Over to you! What do you turn to when you need a comfort read?

 

2 Comments:

  1. Mercedes Lackey, the Last Herald-Mage. I angst thoroughly with Vanyel, sniffle and ache and sometimes weep at certain points, then I follow along as he rises above (but still angsts.)

    Me too on Miles! Warrior’s Apprentice if I just want to feel better. Memory if I want the catharsis. Or, you know, all of the books, to keep me out of this world a good long time.

    The Beastmaster, Andre Norton
    It’s about a young Navajo man, leader of a special ops team made up of animals, trying to settle into peace on a frontier planet after a war destroyed the Earth. Lots of angst, tons of coolness, and seriously awesome.

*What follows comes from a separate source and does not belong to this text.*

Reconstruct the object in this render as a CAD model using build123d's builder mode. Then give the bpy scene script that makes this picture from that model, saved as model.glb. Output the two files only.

    Merchanter’s Luck, C.J. Cherryh
    Sandy has nothing but a spaceship, its living quarters full of the belongings of his dead family and its main computer programmed with the voice and advice of his now-dead uncle. He’s doing it all because he has to, flat broke with false papers, because what else is there? And then he meets a girl.

    Rimrunners, C.J. Cherryh
    Another “protag has lost everything” book! Bet is slowly starving to death, stuck on a space station in the middle of nowhere then she lands in the middle of an attempt to re-boot the war.

    Looking at this list, it’s rather heavy on the sci-fi, which surprises me. There has been many a fantasy I have known and loved! It’s also full of women writers which, same.

    Interesting. Perhaps there’s a future blog post in that.

    Also interesting, I came across this today and it gave me hope as well as making me strongly consider going for an HP comfort-reread (also a woman writer, ha!)

    “People talk a lot about how Harry Potter taught them about friendship and bravery and love overcoming evil etc and of course I think that’s very important but like…

    Harry Potter also taught an entire generation of kids that the news media can’t always be trusted to tell the truth, that the government can often be corrupt or incompetent, that the legal system isn’t always right, that the people in power don’t always have your best interests at heart. That bad things sometimes happen to good people, that your heroes aren’t always as perfect as you think they are, that even those with the best intentions can be wrong, that everyone can make mistakes and that often in order to make things right it takes a lot of hard work and sacrifice.

    …and I think in a way that’s every bit as important as the more positive messages.” –Tumblr user EnigmaticAgentAlice

    http://enigmaticagentalice.tumblr.com/post/118557232890/people-talk-a-lot-about-how-harry-potter-taught

  2. Ah, Vanyel…my first gay fantasy!

    I haven’t read nearly enough of Cherryh — just Rider at the Gate and Cloud’s Rider (the carnivorous horse duology), which were amazing. What would you recommend starting with? *wiggles fingers in an acquisitive manner*

    “Harry Potter also taught an entire generation of kids that the news media can’t always be trusted to tell the truth […]”

    Isn’t that part of the problem? :-/ I mean, critical thinking = good, but not believing anything CNN says = bad. Can’t argue with the rest of it, though!